Not a great time to woo first time cruisers

In January, Jessica Fricchione and 10 of her family members
booked what would have been her first cruise, a Bermuda sailing out of
Baltimore leaving on May 31. 

Due to the coronavirus crisis, the group’s sailing was
canceled — and they have no interest in taking a future cruise credit.

“No one in the family wants to book a cruise again,” she
said, adding that they were looking into a stay at an all-inclusive resort
instead. “I don’t ever, ever want to be stuck on a cruise ship.”

Justified or not, the cruise industry’s reputation took a
hit from the high-profile Covid-19 outbreaks on a handful of ships in March and
April. 

Industry stakeholders acknowledge that media coverage of
those ships being turned away from ports and, in some cases, of passengers
being quarantined in their cabins for weeks on end is most likely to have an
impact on the potential-cruiser set. 

In a media call last month, Carnival Corp. CEO Arnold Donald
said there was “no question” that the media attention would have an impact on
that market segment. 

“There have been people who may have been considering [a
cruise] who would be having second thoughts at this point in time,” he said. 

The first-time cruiser has always been considered critical to
the growth of cruising. Despite CLIA lines’ global passenger growth of about
60% since 2009, to 30 million in 2019, cruising is still vastly underpenetrated
compared with other vacations: 11.9 million Americans cruised in 2019, only
about 3% of the population.

Travel advisors expect that the crisis will cause a decline
in the new-to-cruise market.

“When you’re dealing with first-time cruisers, you typically
have to overcome some fear of the unknown with cruising, such as seasickness,
boredom, claustrophobia,” said Anthony Hamawy, president of Cruise.com. “The
current negative press around cruising will add to those fears.”
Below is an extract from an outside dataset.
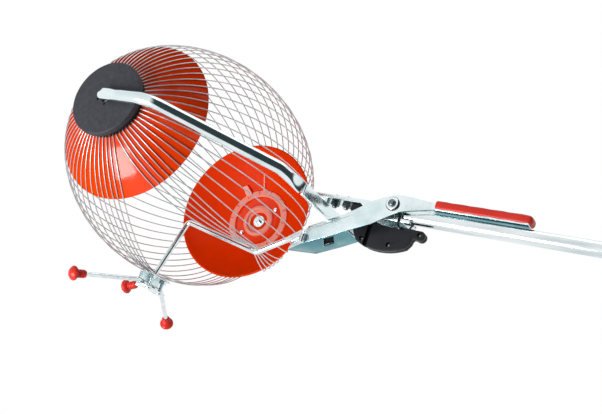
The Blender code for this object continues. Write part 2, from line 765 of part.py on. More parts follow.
def build_arm(label, side):
    """A tube, pressed flat where it carries the axle and again where it meets the crossbar."""
    mid = PAD_MIDDLE
    strip_end = Vector((STRIP_HALF_SPAN, STRIP_REACH, -STRIP_DROP))
    corners = [
        Vector((ARM_OUT, 0.024, 0.0)),
        Vector((ARM_OUT, ARM_STRAIGHT, 0.0)),
        ARM_KNEE,
        strip_end,
    ]
    bends = bent_path(corners, [ARM_BEND_RADIUS, 0.030], 3)
    flat = PAD_THICKNESS / 2
    stations = [
        (Vector((mid, -PAD_HALF_WIDTH, 0)), PAD_HALF_WIDTH * 0.35, flat * 0.8),
        (Vector((mid, -PAD_HALF_WIDTH * 0.7, 0)), PAD_HALF_WIDTH * 0.8, flat),
        (Vector((mid, 0.0, 0.0)), PAD_HALF_WIDTH, flat),
        (Vector((mid, PAD_HALF_WIDTH, 0.0)), PAD_HALF_WIDTH, flat),
    ]
    stations += [(p, ARM_RADIUS, ARM_RADIUS) for p in bends[:-1]]
    last = bends[-2].lerp(strip_end, 0.55)
    stations.append((last, ARM_RADIUS, ARM_RADIUS))
    stations.append((strip_end + (last - strip_end).normalized() * 0.004, STRIP_HALF_HEIGHT,
                     STRIP_THICKNESS / 2))
    placed = [(SPIN_CENTRE + Vector((side * c.x, c.y, c.z)), a, b) for c, a, b in stations]
    arm = loft(label + "_yoke_arm", placed, ZINC_STEEL, 10)
    hole = cylinder(label + "_axle_hole", AXLE_RADIUS + GAP, PAD_INSIDE - 0.004,
                    PAD_OUTSIDE + 0.004, along_x(SPIN_CENTRE, side), collection=CUTTERS)
    combine(arm, hole)
    tube_clip = PRONG_RADIUS
    pin_inner = BOWL_FLOOR - BOWL_WALL - RING_THICKNESS - tube_clip
    cylinder(label + "_axle_pin", AXLE_RADIUS, pin_inner, PAD_OUTSIDE, along_x(SPIN_CENTRE, side),
             ZINC_STEEL)


def build_crossbar():
    """The flat middle of the yoke, with the tab that the bracket is bolted to."""
    end = STRIP_HALF_SPAN - 0.004 - GAP
    half = STRIP_THICKNESS / 2
    bar = box("yoke_crossbar", (-end, STRIP_REACH - half, -STRIP_DROP - STRIP_HALF_HEIGHT),
              (end, STRIP_REACH + half, -STRIP_DROP + STRIP_HALF_HEIGHT), ZINC_STEEL)
    round_edges(bar, 0.0018, 2)
    top = BRACKET_TOP - BRACKET_SHEET - GAP
    half_tab = BRACKET_INSIDE - GAP
    tab = box("crossbar_tab", (-half_tab, STRIP_REACH - half + 0.001, top - TAB_THICKNESS),
              (half_tab, TAB_END, top))
    riser = box("crossbar_riser", (-half_tab, STRIP_REACH - half + 0.001, -STRIP_DROP),
                (half_tab, STRIP_REACH + half - 0.001, top - 0.001))
    combine(bar, riser, "UNION")
    combine(bar, tab, "UNION")
    for k, reach in enumerate(bracket_bolt_reaches()):
        hole = cylinder(f"tab_hole_{k}", TAB_BOLT_RADIUS + GAP, -0.03, 0.03,
                        Matrix.Translation(from_cage(0, reach, 0)), collection=CUTTERS)
        combine(bar, hole)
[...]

Signature Travel Network CEO Alex Sharpe said that those who’ve
never been on a cruise can’t draw upon personal experience to put into
perspective what they are seeing and hearing from the media.

“If you’ve been watching the news and you’re not a cruiser
and you can’t put what [ships with Covid-19 outbreaks] have been through in any
context with your own family’s great times on a ship, it’s hard to reconcile
that and say, ‘That’s my next vacation,’” Sharpe said. “I think new-to-cruise
will take a hit in the short term. That will take some time.”

Some cruise lines have found that booked passengers who were
new to cruise have been more likely to cancel cruises they had booked during
the current operations pause.

Mark Conroy, Silversea Cruises’ managing director of the
Americas, said that new cruisers have been more likely than past passengers to
cancel and take a refund versus a future cruise credit, because they are “more
nervous.”

Loyalty program members “will come back first,” he said. “They’re
the people that know us and love us and travel with us every year or every
other year. They’re the ones that are eager to go.”

Repeat cruisers will lead the way

Many think that those who were once potential cruisers and
are now on the fence can be swayed back once cruise lines are up and running. 

Charles Sylvia, CLIA’s vice president of membership and
trade relations, said that there will be “more challenges ahead with regard to
the first-time cruisers” but that people returning from cruises with positive
stories will put them at ease. 

“Once they see the resumption of operations and once they
see friends and family members and co-workers going on cruises and coming home
with that same level of enthusiasm and satisfaction, then they will be back — the
first-time cruisers will come to us,” Sylvia said. 

Donald also said that returning cruise passengers, as well
as travel advisors, will be the most important messengers in overcoming the
additional concerns noncruisers have. He added that this is something the
industry is accustomed to dealing with. 

“We were busy knocking down myths before, and we’ll have to
return to that,” he said, adding that the two “most powerful ways” to do that
is through travel advisors, “with their knowledge and experience and personal
relations with their clients,” and the passengers, who will “provide the kind
of testimonials and credibility with their friends and colleagues and
relatives.” 

And as has always been true for travel coming out of every
crisis, for some people, the right price is a big persuader. 

“I think, with time, this will be overcome because the
vacation value will ultimately win out,” Hamawy said.